Kehujjahan hadits hasan lighairih juga telah difatwakan oleh Komisi Fatwa ulama Saudi Arabia yang pada waktu itu diketuai oleh Syeikh Abdul Azis bin Abdullah bin Baz.[18]


[1] Shahih Muslim, no. 2299, Shahih Ibnu Hibban, no. 3172 dll.

[2] Musnad Imam Ahmad bin Hanbal, no. 22105.

[3] Said Ramdhan al-Buthy, Fiqh Sirah. Beirut: Dar al-Fikr, 475.

[4] Sunan al-Daruquthni, no. 193.

[5] Ibid., no. 192.

[6] Al-Thabrani, al-Mu'jam al-Kabir, no. 13497  dan Mu'jam al-Ausath, no. 287.

[7] Al-Fakihani, Akhbar al-Makkah, no. 901.

[8] Ibnu 'Addi, al-Kamil fi Dlu'afat al-Rijal, no. 1834.

[9] Imam Ahmad mentsiqahkannya dan didloifkan oleh para imam yang lain. (Majma' al-Zawaid: 3/666.)

[10] Al-Uqaili, al-Dlu'afa' al-Kabir, no. 1664 dan 1920 dengan redaksi yang berbeda.

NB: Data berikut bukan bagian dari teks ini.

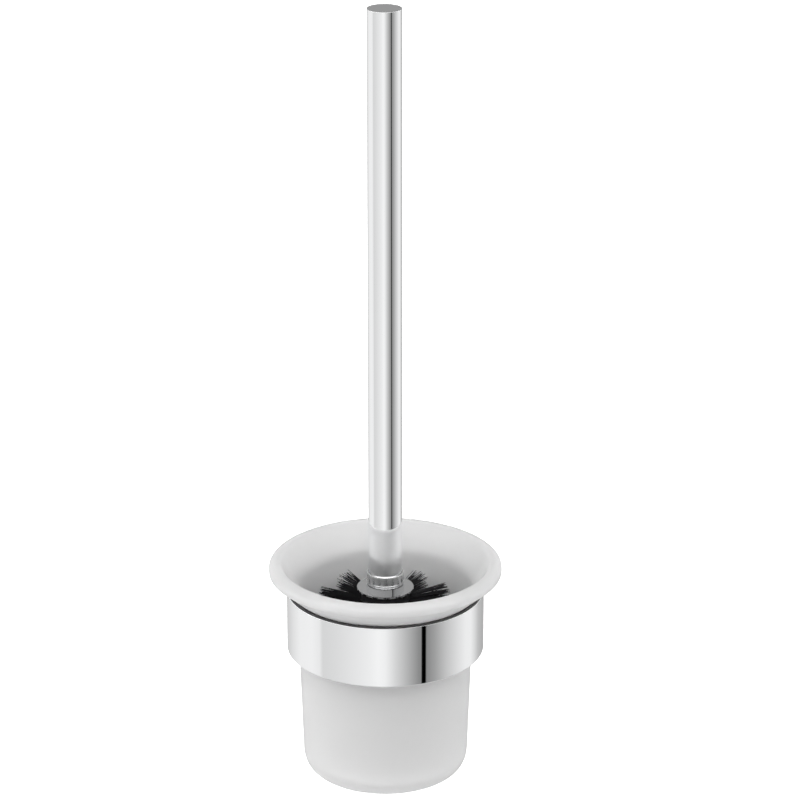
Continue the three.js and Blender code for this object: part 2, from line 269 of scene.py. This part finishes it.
def turned_mesh(name, outline, segments):
    """Turns (radius, z) points about Z. An outline that leaves the axis closes on itself."""
    on_axis = outline[0][0] == 0 and outline[-1][0] == 0
    outline = held(outline, not on_axis)
    points, faces = [], []
    for i in range(segments):
        angle = ROUND * i / segments
        points += [(r * math.cos(angle), r * math.sin(angle), z) for r, z in outline]
    count = len(outline)
    for i in range(segments):
        here, there = i * count, (i + 1) % segments * count
        for k in range(count - 1 if on_axis else count):
            after = (k + 1) % count
            faces.append([here + k, there + k, there + after, here + after])
    return mesh_from(name, points, faces)


def turned(name, outline, material, segments=160, sharp_above=CRISP):
    """A piece turned about the cup's axis. The outline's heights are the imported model's."""
    piece = new_object(name, turned_mesh(name, outline, segments), material, sharp_above)
    piece.data.transform(Matrix.Translation(AXIS))
    return piece


OFF_WALL = Matrix.Translation((0, WALL_Y, BRACKET_Z)) @ Matrix.Rotation(math.pi / 2, 4, "X")


def turned_off_wall(name, outline, material, segments=96):
    """A piece turned about the bracket's axis. The outline's heights are distances from the wall."""
    piece = new_object(name, turned_mesh(name, outline, segments), material)
    piece.data.transform(OFF_WALL)
    return piece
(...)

[11] Sunan al-Daruquthni, no. 194.

[12] Al-Baihaqi, al-Sunan al-Baihaqi, no. 10572.

[13] Al-Baihaqi, Syu'ab al-Iman, no. 4157 dan 4158 dengan redaksi yang berbeda.

[14] Ibnu Hajar al-Asqalani, al-Talkhish al-Habir fi Takhrij Ahadits al-Rafi'i al-Kabir: 2/568.

[15] Jamaluddin al-Qasimi, Qawaid al-Tahdits: 1/66

[16] Lihat penjelasannya dalam Fatawi al-Azhar: 8/106.

[17] Mahmud al-Thahan, Taysir Musthalah al-Hadits, 43.

[18] Fatawi al-Lajnah al-Daimah al-Majmu'ah al-Ula: 4/369.